INDICATOR: November Retail Sales and Weekly Jobless Claims
KEY DATA: Retail Sales: +0.7%; Excluding Vehicles: +0.4%; Claims: 368,000 (up 68,000)
IN A NUTSHELL: "We may have counted out the consumer too soon as households seem to be willing to spend whatever limited funds they have."
WHAT IT MEANS: Retailers have been singing the blues but maybe they are just off tune. Retail sales were a lot stronger than expected in November and that came on top of a solid October gain. Part of the explanation for the two solid months may have been that Black Friday sales started in October and really picked up steam early in November. In other words, there is no Black Friday, just a couple of months of Black Friday sales. That should have spread the spending over a longer period of time. Thus, December sales may be a little disappointing but the three months leading up to Christmas are probably going to be better than expected. Of course, the bar was set quite low so that is not saying much. Also, vehicle purchases have been robust and while that is great news for the dealers, it is causing consumer credit demand to jump. That means more debt and with refinancings disappearing, that implies rising debt service obligations and less money for other spending. That said, people are still buying just about everything out there including other big-ticket items such as furniture, electronics and appliances. We are eating out again, fixing up our homes and hitting the websites hard.

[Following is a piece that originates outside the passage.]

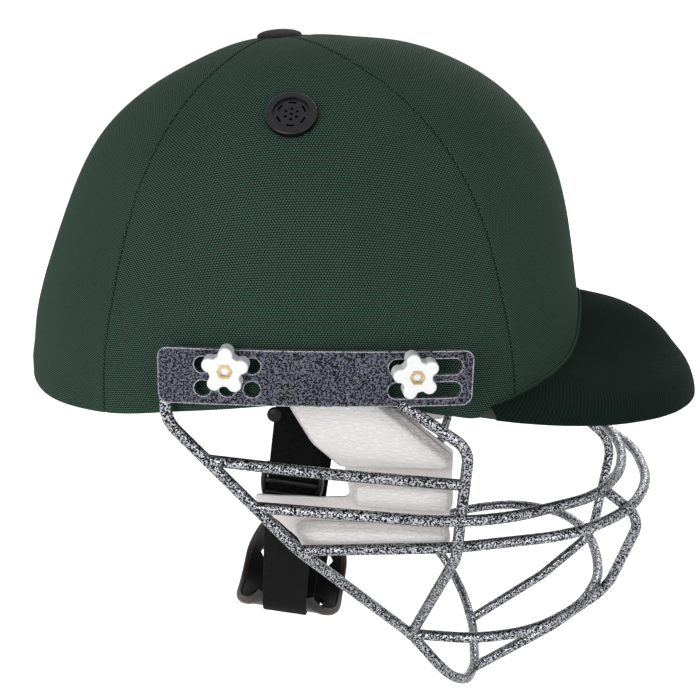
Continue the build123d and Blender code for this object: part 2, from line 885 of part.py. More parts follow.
with BuildPart() as cheek_pad_lower_right:
    add(cushion(lower_pad_shares, lower_pad_top, lower_pad_height))
write(cheek_pad_lower_right, "cheek_pad_lower_right")
write_left(cheek_pad_lower_right, "cheek_pad_lower_left")

with BuildPart() as cheek_pad_backing_right:
    backing_height = upper_pad_top - lower_pad_top + lower_pad_height
    with BuildSketch(Plane.XZ.offset(pad_face_half - pad_depth - soft_gap)):
        Polygon(*pad_outline(backing_shares, upper_pad_top, backing_height), align=None)
        fillet(vertices(), backing_corner)
    extrude(amount=-backing_thickness)
write(cheek_pad_backing_right, "cheek_pad_backing_right")
write_left(cheek_pad_backing_right, "cheek_pad_backing_left")

# Plane of the strap: x to the wearer's left, y up along the strap
lean = radians(strap_lean)
strap_plane = Plane(origin=(strap_place, 0, strap_level), x_dir=(0, 1, 0), z_dir=(cos(lean), 0, -sin(lean)))
strap_up = strap_plane.y_dir

# Pins that carry the strap inside the shell
with BuildPart() as strap_pins:
    head_plane = pin_plane.offset(-webbing_thickness / 2 - soft_gap - pin_head_thickness)
    add(rod(head_plane, pin_head_radius, pin_head_thickness))
    add(rod(head_plane, pin_radius, half_width))
    add(shell_clear, mode=Mode.INTERSECT)
    mirror(about=Plane.XZ)
write(strap_pins, "strap_pins")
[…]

There was a huge surge in jobless claims last week. My response is big deal. It is hard enough to seasonally adjust these data on a weekly basis but when Thanksgiving comes at the latest date possible, the numbers have to be taken with a dump truck full of salt. Averaging the two weeks together gets us to 334,000 which is not that much above the four-week average, so I am not hugely concerned about this report. If it gets repeated, though, I will be.